En Italie vient d'être publié un livre intitulé Vaticano SpA, où SpA signifie Società per Azioni, qui est la forme statutaire équivalente de la SA, la Société anonyme en France. Ce livre, écrit par un journaliste, Gianluigi Nuzzi, se base sur les archives gardées secrètes de Monseigneur Renato Dardozzi, soit environ 4 000 documents collectés sur un quart de siècle, tous plus confidentiels les uns que les autres (relevés de compte, fiches d'ouverture de comptes chiffrés avec les signatures autorisées, correspondance réservée avec le pape Jean-Paul II et les plus hauts dignitaires de l'époque, de 1974 à la fin des années 90), qu'il a voulu rendre publics après sa mort, "pour que tout le monde puisse savoir ce qui s'est passé", selon ses dispositions testamentaires (Adscriptor, Jean-Marie Le Ray).

     La sortie du livre "VATICANO SPA" -peu avant l'été- est très peu commenté en Italie, malgré de fortes ventes (c'est encore la maison d'édition Chiarelettere qui s'y colle). On attend vraisemblablement que les ventes se tassent pour... continuer à ne pas en parler. Le silence est d'IOR, c'est bien connu.

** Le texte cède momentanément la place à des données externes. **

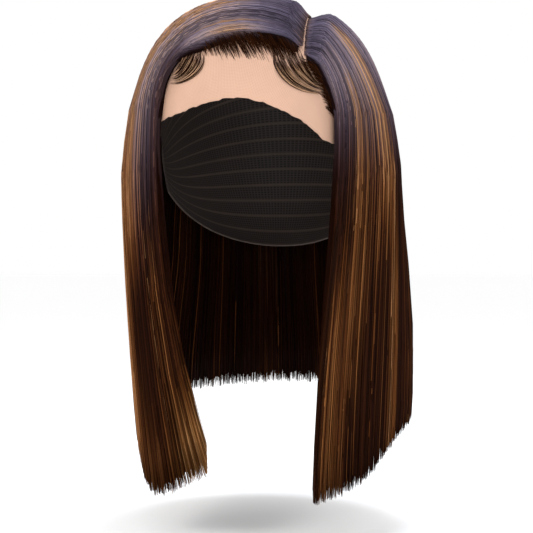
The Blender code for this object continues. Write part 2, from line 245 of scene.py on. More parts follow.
# Highlights: guide number at the middle, how far it drifts over the head, half width, strength,
# warmth, and where it starts and ends along the lock
STREAKS = Table(
    "middle drift half strength warmth start end",
    (
        (0.34, 0.00, 0.28, 0.85, 0.30, 1.30, 2.60),
        (0.72, 0.00, 0.28, 0.80, 0.30, 0.34, 2.00),
        (1.22, 0.06, 0.12, 0.66, 0.35, 0.30, 1.64),
        (1.72, 0.20, 0.24, 1.05, 0.35, 0.06, 1.56),
        (1.92, 0.00, 0.20, 0.80, 0.35, 1.20, 2.40),
        (2.75, 0.10, 0.10, 0.50, 0.35, 0.60, 2.60),
        (3.15, 0.00, 0.16, 0.75, 0.40, 0.35, 2.60),
        (3.90, 0.00, 0.13, 0.55, 0.35, 0.50, 2.60),
        (4.70, 0.00, 0.18, 0.80, 0.40, 0.30, 2.60),
        (5.55, 0.00, 0.14, 0.60, 0.40, 0.50, 2.60),
        (6.40, 0.00, 0.20, 0.85, 0.35, 0.40, 2.60),
        (7.30, 0.00, 0.14, 0.60, 0.40, 0.50, 2.60),
        (8.15, 0.00, 0.20, 0.80, 0.40, 0.35, 2.60),
        (9.10, 0.00, 0.16, 0.60, 0.45, 0.40, 2.60),
        (9.75, 0.00, 0.14, 0.55, 0.60, 0.25, 2.60),
        (10.42, 0.00, 0.40, 1.22, 0.40, 0.08, 2.60),
        (11.08, 0.00, 0.34, 1.15, 0.50, 0.10, 1.58),
        # Painted highlight: the next row is the band of shine along the middle of the swoop
        (11.45, 0.00, 0.16, 0.75, 0.10, 0.22, 0.90),
        (11.20, 0.00, 0.50, 0.66, 0.30, 1.62, 2.60),
        (11.80, 0.00, 0.22, 1.25, 0.10, 1.68, 2.60),
        (11.70, 0.00, 0.22, 0.62, 0.35, 1.15, 2.60),
        (11.98, 0.00, 0.10, 1.15, 0.20, 0.04, 0.60),
        (11.98, 0.00, 0.30, 1.50, 0.10, 1.66, 2.60),
    ),
)

# Where the points of a strand lie along it, close together where it curves
STRAND_KNOTS = np.array(
    [0, 0.03, 0.07, 0.12, 0.18, 0.25, 0.33, 0.41, 0.49, 0.58, 0.67, 0.76, 0.85, 0.94, 1.03, 1.14]
    + [1.30, 1.52, 1.75, 1.92, 2.0]
)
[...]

     Le nom de Paul Casimir Marcinkus restera lui éternellement lié au krach scandaleux du Banco Ambrosiano, au "suicide" de son directeur Roberto Calvi (1982), et à divers autres hommes sulfureux comme Sindona, Flavio Carboni, Licio Gelli (P2), et j'en passe. Le film "I Banchieri di Dio" ("Les banquiers de Dieu", 2002), considéré d'intérêt national dès 2000 (et qui subit cependant des pressions durant le tournage) nous en parle... en italien (2). Le nom de Marcinkus est aussi associé à la thèse du complot contre Jean-Paul Ier, qui voulait "nettoyer" l'Église catholique romaine.

     Mais n'oublions pas la fraîche publication, également, de la traduction de "Chiamate l'ambulanza" (littéralement: "Appelez l'ambulance"!) de Marco Travaglio, paru hier matin dans "Il Fatto" et rebaptisé ici "Le fou furieux". Un excellent résumé de l'état des lieux: une phase délirante de l'histoire politique (?) italienne.

     Bonnes lectures,
     vV


(1)  Je vous signale aussi à ce sujet un article énervé de Jean-Marie Le Ray -qui comme Fabrice Rizzoli est l'un des auteurs du nouveau Italopolis- paru hier sur son blog personnel: "Berlusconi lave plus blanc que blanc").